Yahoo tried and failed, over and over again, to build a social network that people would love and use. Unable to innovate, Yahoo is falling back to the last resort of a desperate, dying company: litigation as a business model.
That it’s Yahoo makes it even sadder. The complaint isn’t really wrong when it asserts that: “For much of the technology upon which Facebook is based, Yahoo! got there first.”
Of course, shareholders and employees might dispute Baio’s use of the word ‘only’ back there. And it is with reference to shareholders that we suggest an alternative, and more realistic, view of Yahoo!’s actions.
RETURN ON INVESTMENTManagement at Yahoo! is answerable to the Board, which is in turn answerable to the company’s shareholders. Those shareholders have invested money in Yahoo! over the years, some of which has been spent on investments such as internal R&D, as well as the acquisition of assets such as Oddpost, Flickr and Baio’s own upcoming.org. Shareholders in Yahoo! – as in any company – are entitled to a return on their investment, or an explanation as to why this is not possible.
Baio states that he continued to work at Yahoo! until 2007, no doubt enjoying a generous salary and various perks of the job. Yet now he turns around to bite the hand that fed him, alleging that Yahoo! ‘lied’ to him when they told him that the patents the asked him to file during this period would be used for ‘defensive’ purposes only. Now he says: ‘I thought I was giving them a shield, but turns out I gave them a missile with my name permanently engraved on it.’
Baio seems to believe that because he did not file any patents on behalf of upcoming.org, prior to its acquisition by Yahoo!, it is somehow ‘wrong’ that he was tricked into giving them something that they did not buy along with the rest of the company. He concedes that he was ‘naive’ back then, but it does not appear that much has changed in the intervening years.
What does Baio think Yahoo! was paying for? Just some code (which they could perhaps have replicated for themselves, given time)? It is a fair bet that the value of tangible assets of upcoming.org – probably little more than a few servers rapidly on their way to obsolescence and replacement – fell far short of whatever price Yahoo! paid.

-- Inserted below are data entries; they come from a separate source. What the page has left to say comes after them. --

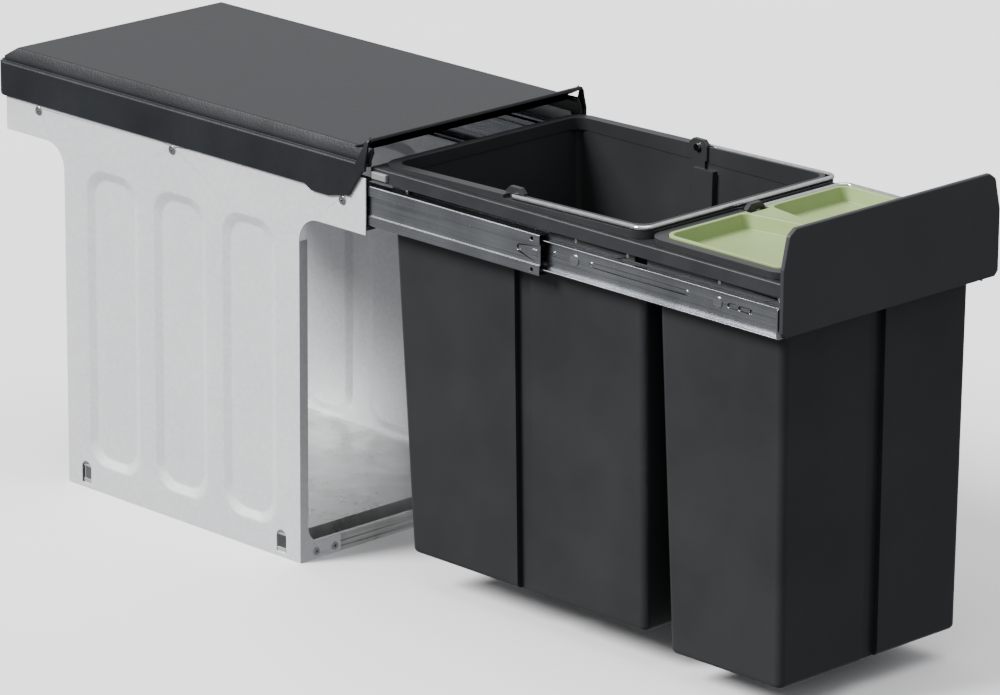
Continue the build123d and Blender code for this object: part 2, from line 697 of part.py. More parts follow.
def collar(rear, front, lip_rear):
    """Ring that hangs on the frame, up to a height that the rim cutter takes off again."""
    ring = extrude(rounded(COLLAR_HALF, front, rear, RIM_RADIUS + 6, SEAT_Z), amount=30)
    neck = extrude(rounded(BIN_HALF, front + BODY_INSET - 1, rear - BODY_INSET, BIN_RADIUS, STEP_Z), amount=12)
    rim_rear = rear - lip_rear
    rim_front = front + RIM_INSET
    well = extrude(rounded(RIM_HALF, rim_front, rim_rear, RIM_RADIUS, STEP_Z), amount=60)
    return ring, neck, well


def rim_plane(rear, front, z_rear, z_front):
    """Plane of the rim, hinged along X; its height changes from rear to front."""
    middle = (rear + front) / 2
    along = Vector(0, rear - front, z_rear - z_front).normalized()
    normal = Vector(1, 0, 0).cross(along)
    return Plane(Vector(0, middle, (z_rear + z_front) / 2), x_dir=(1, 0, 0), z_dir=normal)


def rim_lip(plane, length):
    """The raised lip inside the wire's rebate, drawn through the whole collar."""
    long_side = length - 2 * (RIM_INSET - RIM_LIP)
    outline = RectangleRounded(2 * (RIM_HALF + RIM_LIP), long_side, RIM_RADIUS - 2)
    return extrude(plane * outline, amount=20, both=True)


LARGE_RIM = rim_plane(LARGE_REAR, LARGE_FRONT, LARGE_RIM_REAR, LARGE_RIM_FRONT)
SMALL_RIM_PLANE = rim_plane(SMALL_REAR, SMALL_FRONT, SMALL_RIM, SMALL_RIM)
WIRE_UP = -REBATE + WIRE_R + 0.1
WIRE_X = COLLAR_HALF - WIRE_R - 1.5
LARGE_BAR_REACH = LARGE_LENGTH / 2 - WIRE_R - 1.5
SMALL_BAR_REACH = WIRE_X
SMALL_LEG = SMALL_LENGTH / 2 - WIRE_R - 1.5
EAR_X = RIM_HALF + RIM_LIP - EAR_THICK / 2
SMALL_LIP_Y = SMALL_LENGTH / 2 - RIM_INSET + RIM_LIP - EAR_THICK / 2


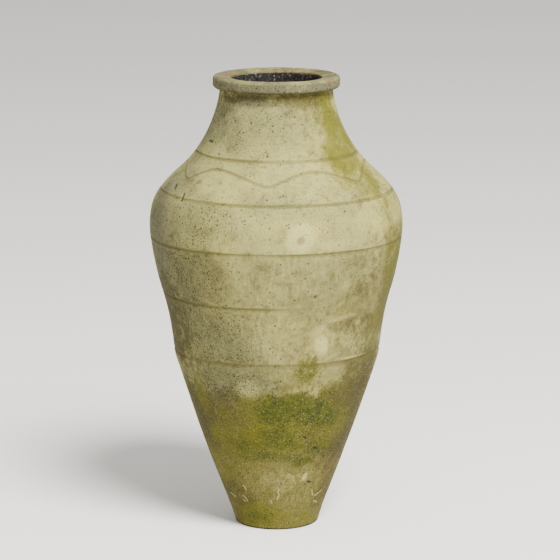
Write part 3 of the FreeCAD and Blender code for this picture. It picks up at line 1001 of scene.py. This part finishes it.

INTANGIBLE VALUEOf course, Yahoo! was mostly paying for intangible assets – including the intellectual property embodied in the online service, and perhaps its existing user base.
And having spent money on these assets, Yahoo! had not only the right, but an obligation to its shareholders, to take the reasonable steps available to protect them. Baio’s patents may have been prepared and filed after the purchase of upcoming.org, but they reflected intellectual property developed beforehand. And that intellectual property was what Yahoo! paid for.
The same reasoning applies to every other patent in Yahoo!’s 1000+ patent portfolio, whether the inventions resulted from in-house R&D, paid for in the salaries of Yahoo! engineers and programmers, or from IP which was acquired along with the various companies that Yahoo! bought over the years.
And Baio is right. Yahoo! has failed to deliver on the head-start it had during the ‘Web 1.0’ years. It has been overtaken by newer, faster, cleverer companies which ‘got’ the interactive web long before Yahoo! caught on.
But the fact remains that Yahoo! was once an innovator, rather than an imitator. And during those times it protected its innovations, and the investment of revenues and shareholder funds that they represented, by filing patent applications. Had it not done so, it would have nothing now to show for that expenditure, or for all of those years of creativity and innovation. Having spent billions over the years on developing intellectual assets, it would have nothing whatsoever to show for it. However dismal Yahoo!’s share price may appear now, a ‘desperate, dying company’ (as Baio puts it) with patents stands a better chance of survival than one without.
With the benefit of hindsight it is very easy to say – as Baio does – that ‘someone’ would have invented the things Yahoo! has patented, because they are so ‘generic’. But ‘someone’ did invent them: Yahoo! And they only appear ‘generic’ because they have subsequently become so widespread and obviously useful. This is not evidence that any of them were obvious before the fact, or that the Web might have taken quite a different course if it were not for Yahoo!.
HISTORY REPEATS?The bottom line is very simple. Yahoo! has rights which it has acquired, by expenditure of funds, over a period of nearly two decades. And by exercising those rights it can deliver a return on that investment to its present shareholders. Furthermore, it is obliged to do so.
As various reports have pointed out, this strategy has worked for Yahoo! before. The company sued Google prior to its IPO in 2004, and ultimately settled the case in exchange for 2.7 million Google shares (right now worth US$625 each, or a total of US$1.69 billion, if Yahoo! still held them all).